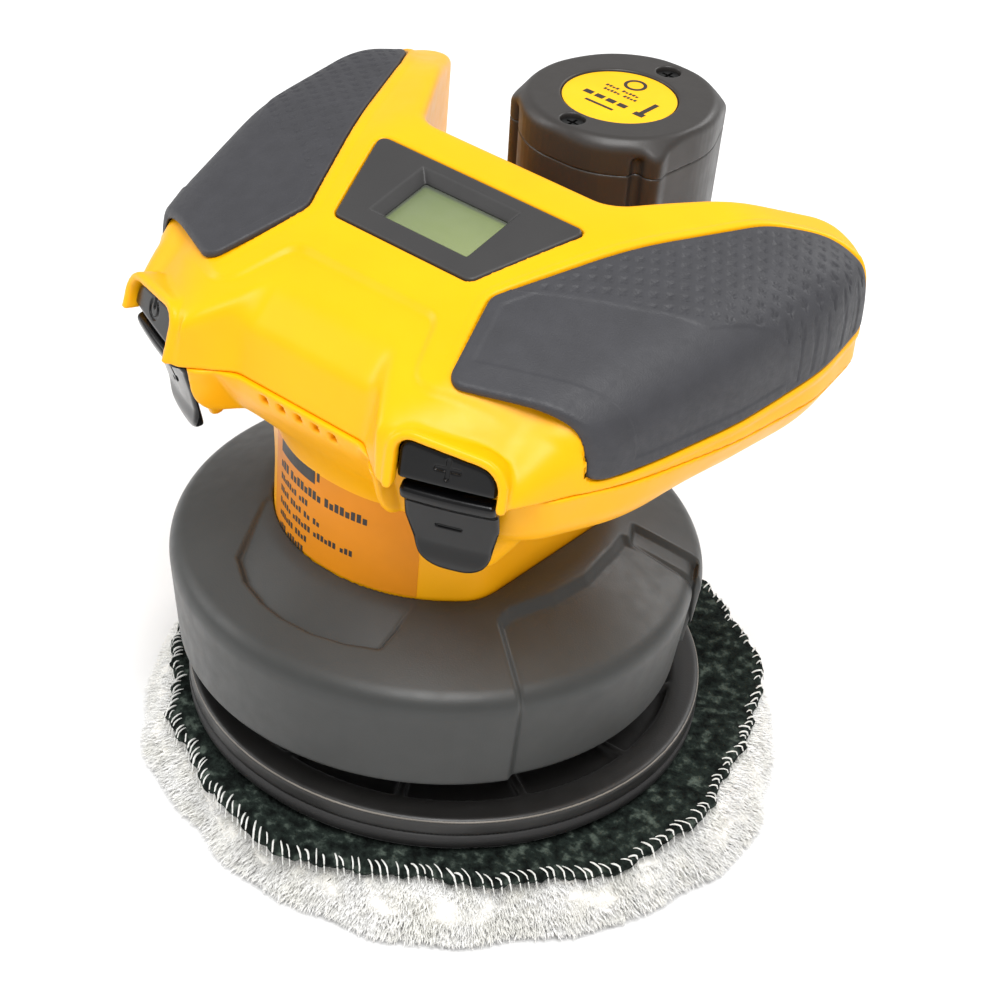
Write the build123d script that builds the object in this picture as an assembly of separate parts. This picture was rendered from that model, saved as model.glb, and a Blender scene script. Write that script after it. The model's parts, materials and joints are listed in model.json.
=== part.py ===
from build123d import *
import os
from math import atan2, cos, degrees, radians, sin

# A cordless two-hand rotary polisher, standing on its wool bonnet.
# Z is the motor axis and points up, Z = 0 is the wool's underside, the keys and display face -Y,
# and the stick battery stands at +Y. Left and right are mirror images in X. Millimetres.

# ---------------------------------------------------------------- driving dimensions
SEAM_Z = 142.5            # plane where the two yellow shells meet
WING_FLOOR_Z = 126.0      # underside of the wings
SHELL = 3.0               # moulded wall of both yellow shells
ROOF_Z = 181.4            # height of the display plateau over the motor axis
ROOF_TILT = 0.235         # rise of the plateau per millimetre towards the battery
NECK_R = 47.0             # round front and back of the neck
NECK_HALF_X = 38.5        # its flat sides
NECK_WALL = 2.5
NECK_FOOT_Z = 76.5
FLARE_Z = 118.0           # where the neck starts to flare out under the wings
FLANGE_R = 53.0
FLANGE_T = 3.0

ORBIT = 5.0               # eccentricity: a 10 mm orbit
ORBIT_ANGLE = 17.5        # where the eccentric points at rest, degrees from +X
PAD_X = ORBIT * cos(radians(ORBIT_ANGLE))
PAD_Y = ORBIT * sin(radians(ORBIT_ANGLE))
PLATE_R = 75.0            # 150 mm backing plate
BONNET_X, BONNET_Y = 5.5, 8.5   # the bonnet is pressed on a little off centre
BACKING_R = 89.5
WOOL_R = 98.0
WOOL_Z = 17.5
BACKING_Z = 20.7
HOOK_Z = 21.5
FOAM_Z = 27.0
CARRIER_Z = 32.5

SKIRT_FOOT_Z = 42.0
SKIRT_FOOT_R = 73.5
SKIRT_BAND_Z = 69.6
SKIRT_BAND_R = 76.5
SKIRT_WALL = 2.6

SHAFT_R = 3.0
RUNNING = 0.05            # radial clearance of every turning fit
MOTOR_R = 21.0
MOTOR_Z0, MOTOR_Z1 = 84.0, 136.0
HUB_Z0, HUB_Z1 = 38.0, 60.0
PAD_BEARING_R, PAD_BEARING_BORE = 11.0, 4.0

BATTERY_Z0, BATTERY_Z1 = 98.5, 188.5
CAP_Z = 178.0
BATTERY_Y = 65.5
DOCK_TOP_Z = 150.0
DOCK_WALL = 3.0
DOCK_GAP = 0.4

REAR_WALL_Y = 21.0        # back of the body between the two wings

BASE = (Align.CENTER, Align.CENTER, Align.MIN)

# Right half of the handle's plan at the seam, front to rear, as (x, y, corner radius).
HANDLE_PLAN = [
    (22, -60, 6), (36, -70.5, 4), (66, -56.5, 6), (81, -22.5, 90), (87.5, 8, 120),
    (90.5, 40, 60), (85.5, 70, 11), (66, 73, 9), (32.5, REAR_WALL_Y, 10),
]
# The part of a wing that its grip covers, drawn past the wing's outer edge, and the grip's lower edge.
GRIP_PLAN = [
    (31.2, -25.4, 5), (40.7, -52.7, 4), (77.2, -35, 4), (100, -30, 0), (100, 66.5, 0), (84, 66.5, 6),
    (73, 60.5, 20), (63.5, 46, 40), (45, 5, 90),
]
GRIP_FOOT_Z, GRIP_FOOT_TILT = 148.0, 0.07
# Section of a wing from the plateau outwards, as (x, height under the roof, corner radius).
CROWN = [(36, 0.0, 60), (86, -8.8, 22)]
CROWN_FOOT = (92.5, -60.0)
# The crown is one section pushed along three directions, each steeper towards the front than the next:
# (y that the section belongs to, its x there, its drop there, outward drift and rise per millimetre).
CROWN_RUNS = [(10, 0.0, 0.0, 0.22, ROOF_TILT), (10, 0.0, 0.0, 0.07, 0.06), (48, 2.66, 2.28, -0.12, -0.22)]
BEZEL_PLAN = [(23.3, -24.8, 4), (35.8, 7.3, 5), (-35.8, 7.3, 5), (-23.3, -24.8, 4)]
BATTERY_PLAN = [
    (11, -27, 22), (25.5, -14.5, 2.5), (27, 8, 30), (19, 25.5, 2.5), (8, 29, 12),
    (-8, 29, 12), (-19, 25.5, 2.5), (-27, 8, 30), (-25.5, -14.5, 2.5), (-11, -27, 22),
]
PADDLE_PLAN = [(-12, 0, 2), (13, 0, 2), (13, -12, 8), (9, -30, 8), (-8, -30, 8), (-12, -13, 8)]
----
Write out the full listing exactly as given.

**Worked answer:**
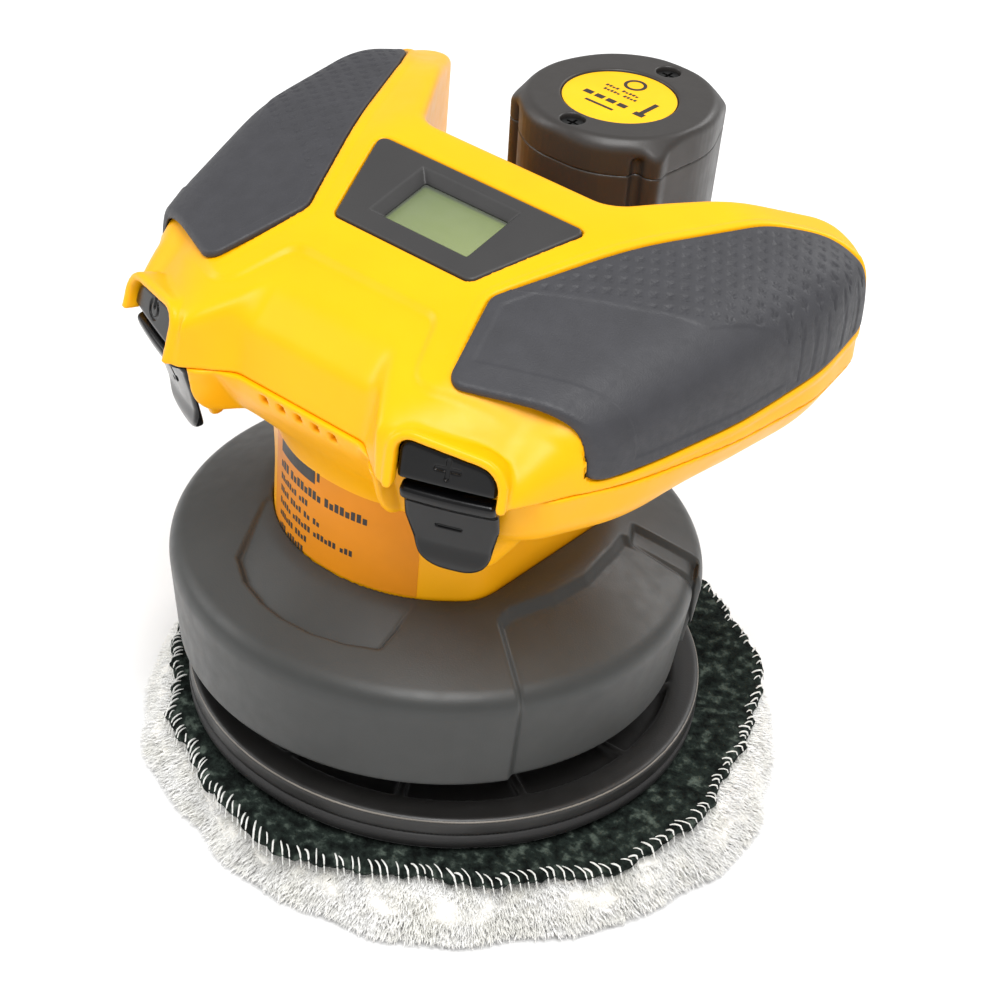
Write the build123d script that builds the object in this picture as an assembly of separate parts. This picture was rendered from that model, saved as model.glb, and a Blender scene script. Write that script after it. The model's parts, materials and joints are listed in model.json.
=== part.py ===
from build123d import *
import os
from math import atan2, cos, degrees, radians, sin

# A cordless two-hand rotary polisher, standing on its wool bonnet.
# Z is the motor axis and points up, Z = 0 is the wool's underside, the keys and display face -Y,
# and the stick battery stands at +Y. Left and right are mirror images in X. Millimetres.

# ---------------------------------------------------------------- driving dimensions
SEAM_Z = 142.5            # plane where the two yellow shells meet
WING_FLOOR_Z = 126.0      # underside of the wings
SHELL = 3.0               # moulded wall of both yellow shells
ROOF_Z = 181.4            # height of the display plateau over the motor axis
ROOF_TILT = 0.235         # rise of the plateau per millimetre towards the battery
NECK_R = 47.0             # round front and back of the neck
NECK_HALF_X = 38.5        # its flat sides
NECK_WALL = 2.5
NECK_FOOT_Z = 76.5
FLARE_Z = 118.0           # where the neck starts to flare out under the wings
FLANGE_R = 53.0
FLANGE_T = 3.0

ORBIT = 5.0               # eccentricity: a 10 mm orbit
ORBIT_ANGLE = 17.5        # where the eccentric points at rest, degrees from +X
PAD_X = ORBIT * cos(radians(ORBIT_ANGLE))
PAD_Y = ORBIT * sin(radians(ORBIT_ANGLE))
PLATE_R = 75.0            # 150 mm backing plate
BONNET_X, BONNET_Y = 5.5, 8.5   # the bonnet is pressed on a little off centre
BACKING_R = 89.5
WOOL_R = 98.0
WOOL_Z = 17.5
BACKING_Z = 20.7
HOOK_Z = 21.5
FOAM_Z = 27.0
CARRIER_Z = 32.5

SKIRT_FOOT_Z = 42.0
SKIRT_FOOT_R = 73.5
SKIRT_BAND_Z = 69.6
SKIRT_BAND_R = 76.5
SKIRT_WALL = 2.6

SHAFT_R = 3.0
RUNNING = 0.05            # radial clearance of every turning fit
MOTOR_R = 21.0
MOTOR_Z0, MOTOR_Z1 = 84.0, 136.0
HUB_Z0, HUB_Z1 = 38.0, 60.0
PAD_BEARING_R, PAD_BEARING_BORE = 11.0, 4.0

BATTERY_Z0, BATTERY_Z1 = 98.5, 188.5
CAP_Z = 178.0
BATTERY_Y = 65.5
DOCK_TOP_Z = 150.0
DOCK_WALL = 3.0
DOCK_GAP = 0.4

REAR_WALL_Y = 21.0        # back of the body between the two wings

BASE = (Align.CENTER, Align.CENTER, Align.MIN)

# Right half of the handle's plan at the seam, front to rear, as (x, y, corner radius).
HANDLE_PLAN = [
    (22, -60, 6), (36, -70.5, 4), (66, -56.5, 6), (81, -22.5, 90), (87.5, 8, 120),
    (90.5, 40, 60), (85.5, 70, 11), (66, 73, 9), (32.5, REAR_WALL_Y, 10),
]
# The part of a wing that its grip covers, drawn past the wing's outer edge, and the grip's lower edge.
GRIP_PLAN = [
    (31.2, -25.4, 5), (40.7, -52.7, 4), (77.2, -35, 4), (100, -30, 0), (100, 66.5, 0), (84, 66.5, 6),
    (73, 60.5, 20), (63.5, 46, 40), (45, 5, 90),
]
GRIP_FOOT_Z, GRIP_FOOT_TILT = 148.0, 0.07
# Section of a wing from the plateau outwards, as (x, height under the roof, corner radius).
CROWN = [(36, 0.0, 60), (86, -8.8, 22)]
CROWN_FOOT = (92.5, -60.0)
# The crown is one section pushed along three directions, each steeper towards the front than the next:
# (y that the section belongs to, its x there, its drop there, outward drift and rise per millimetre).
CROWN_RUNS = [(10, 0.0, 0.0, 0.22, ROOF_TILT), (10, 0.0, 0.0, 0.07, 0.06), (48, 2.66, 2.28, -0.12, -0.22)]
BEZEL_PLAN = [(23.3, -24.8, 4), (35.8, 7.3, 5), (-35.8, 7.3, 5), (-23.3, -24.8, 4)]
BATTERY_PLAN = [
    (11, -27, 22), (25.5, -14.5, 2.5), (27, 8, 30), (19, 25.5, 2.5), (8, 29, 12),
    (-8, 29, 12), (-19, 25.5, 2.5), (-27, 8, 30), (-25.5, -14.5, 2.5), (-11, -27, 22),
]
PADDLE_PLAN = [(-12, 0, 2), (13, 0, 2), (13, -12, 8), (9, -30, 8), (-8, -30, 8), (-12, -13, 8)]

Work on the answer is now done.